GIVEN DATA >>
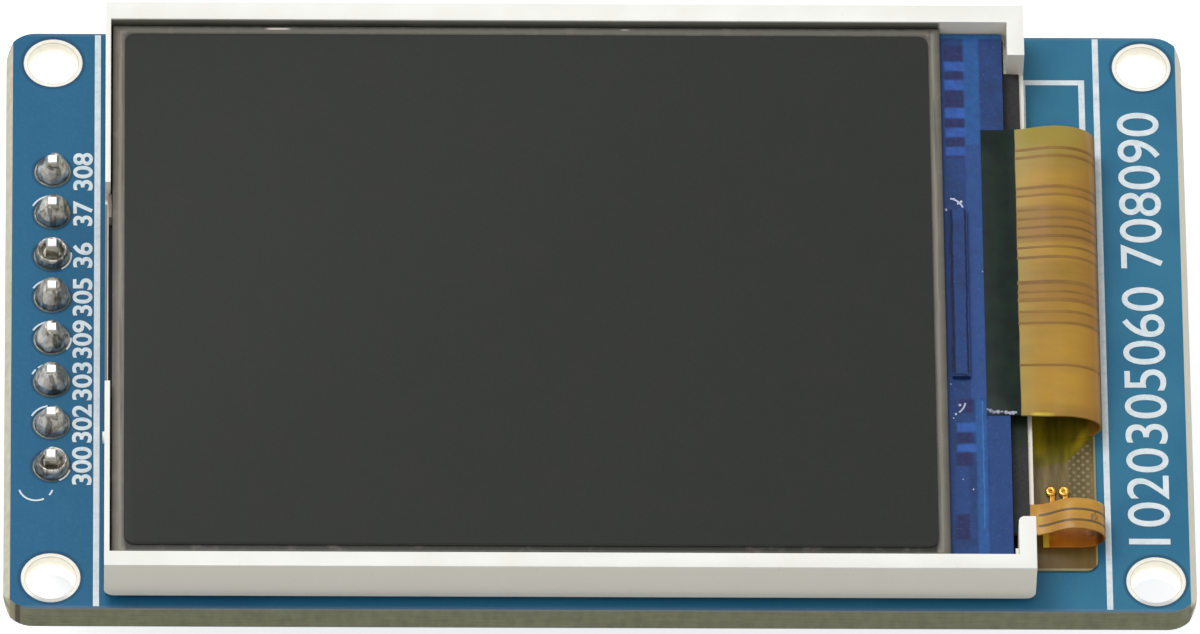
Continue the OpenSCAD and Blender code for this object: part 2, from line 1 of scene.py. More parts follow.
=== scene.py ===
import json
import math
import bpy
from mathutils import Matrix, Vector


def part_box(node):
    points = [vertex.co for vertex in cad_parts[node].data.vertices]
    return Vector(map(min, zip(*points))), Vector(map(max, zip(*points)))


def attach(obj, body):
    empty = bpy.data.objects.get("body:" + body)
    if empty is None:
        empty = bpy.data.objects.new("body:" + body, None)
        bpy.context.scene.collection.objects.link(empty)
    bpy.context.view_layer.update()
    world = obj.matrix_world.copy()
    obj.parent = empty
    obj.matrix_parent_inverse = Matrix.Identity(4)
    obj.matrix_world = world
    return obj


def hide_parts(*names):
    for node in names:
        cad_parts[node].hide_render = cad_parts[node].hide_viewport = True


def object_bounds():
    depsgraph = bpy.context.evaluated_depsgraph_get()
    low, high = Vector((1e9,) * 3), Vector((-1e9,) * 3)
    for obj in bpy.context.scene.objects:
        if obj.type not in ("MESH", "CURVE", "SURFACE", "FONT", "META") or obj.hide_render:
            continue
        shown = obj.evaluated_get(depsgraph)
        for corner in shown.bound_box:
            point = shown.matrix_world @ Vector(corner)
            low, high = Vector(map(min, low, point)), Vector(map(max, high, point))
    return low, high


# A small colour display on its blue carrier board, dressed for a soft studio picture.
# New pieces are modelled in millimetres and brought down to metres when they are finished.

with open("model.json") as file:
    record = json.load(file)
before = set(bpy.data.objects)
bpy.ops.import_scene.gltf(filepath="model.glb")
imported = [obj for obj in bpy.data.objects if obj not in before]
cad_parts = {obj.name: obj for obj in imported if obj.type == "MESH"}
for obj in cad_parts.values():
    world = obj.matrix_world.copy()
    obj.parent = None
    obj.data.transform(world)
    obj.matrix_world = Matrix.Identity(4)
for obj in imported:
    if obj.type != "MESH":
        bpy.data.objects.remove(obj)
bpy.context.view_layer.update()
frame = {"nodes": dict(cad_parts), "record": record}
print("frame loaded:", len(frame["nodes"]), "nodes")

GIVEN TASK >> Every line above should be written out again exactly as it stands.

CORRECT OUTPUT >>
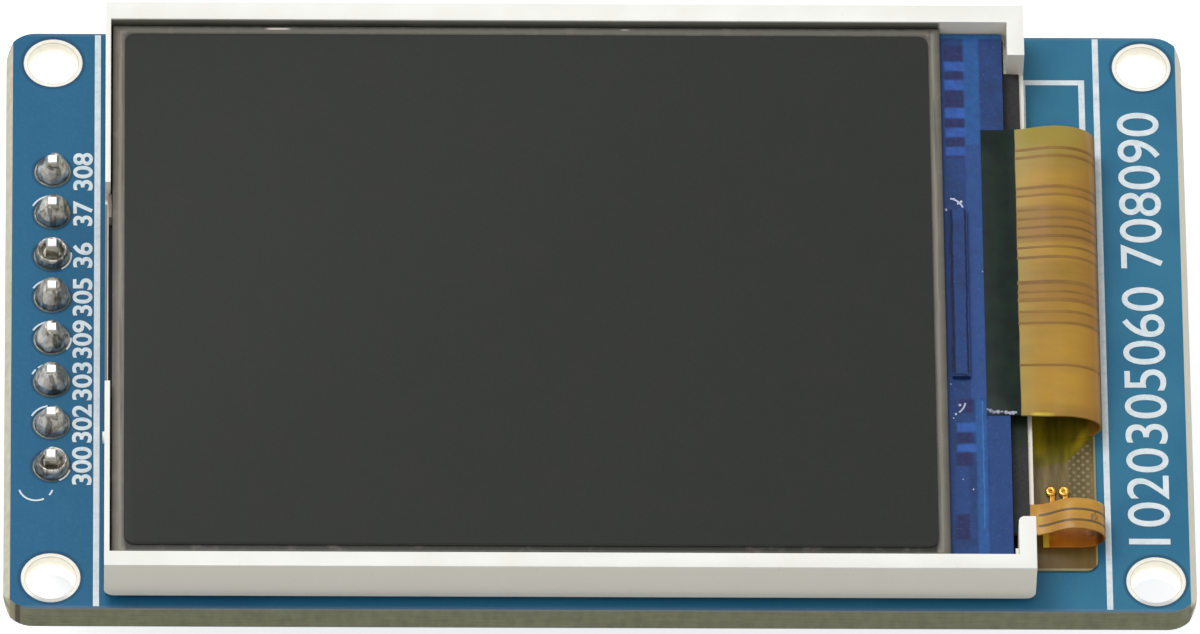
Continue the OpenSCAD and Blender code for this object: part 2, from line 1 of scene.py. More parts follow.
=== scene.py ===
import json
import math
import bpy
from mathutils import Matrix, Vector


def part_box(node):
    points = [vertex.co for vertex in cad_parts[node].data.vertices]
    return Vector(map(min, zip(*points))), Vector(map(max, zip(*points)))


def attach(obj, body):
    empty = bpy.data.objects.get("body:" + body)
    if empty is None:
        empty = bpy.data.objects.new("body:" + body, None)
        bpy.context.scene.collection.objects.link(empty)
    bpy.context.view_layer.update()
    world = obj.matrix_world.copy()
    obj.parent = empty
    obj.matrix_parent_inverse = Matrix.Identity(4)
    obj.matrix_world = world
    return obj


def hide_parts(*names):
    for node in names:
        cad_parts[node].hide_render = cad_parts[node].hide_viewport = True


def object_bounds():
    depsgraph = bpy.context.evaluated_depsgraph_get()
    low, high = Vector((1e9,) * 3), Vector((-1e9,) * 3)
    for obj in bpy.context.scene.objects:
        if obj.type not in ("MESH", "CURVE", "SURFACE", "FONT", "META") or obj.hide_render:
            continue
        shown = obj.evaluated_get(depsgraph)
        for corner in shown.bound_box:
            point = shown.matrix_world @ Vector(corner)
            low, high = Vector(map(min, low, point)), Vector(map(max, high, point))
    return low, high


# A small colour display on its blue carrier board, dressed for a soft studio picture.
# New pieces are modelled in millimetres and brought down to metres when they are finished.

with open("model.json") as file:
    record = json.load(file)
before = set(bpy.data.objects)
bpy.ops.import_scene.gltf(filepath="model.glb")
imported = [obj for obj in bpy.data.objects if obj not in before]
cad_parts = {obj.name: obj for obj in imported if obj.type == "MESH"}
for obj in cad_parts.values():
    world = obj.matrix_world.copy()
    obj.parent = None
    obj.data.transform(world)
    obj.matrix_world = Matrix.Identity(4)
for obj in imported:
    if obj.type != "MESH":
        bpy.data.objects.remove(obj)
bpy.context.view_layer.update()
frame = {"nodes": dict(cad_parts), "record": record}
print("frame loaded:", len(frame["nodes"]), "nodes")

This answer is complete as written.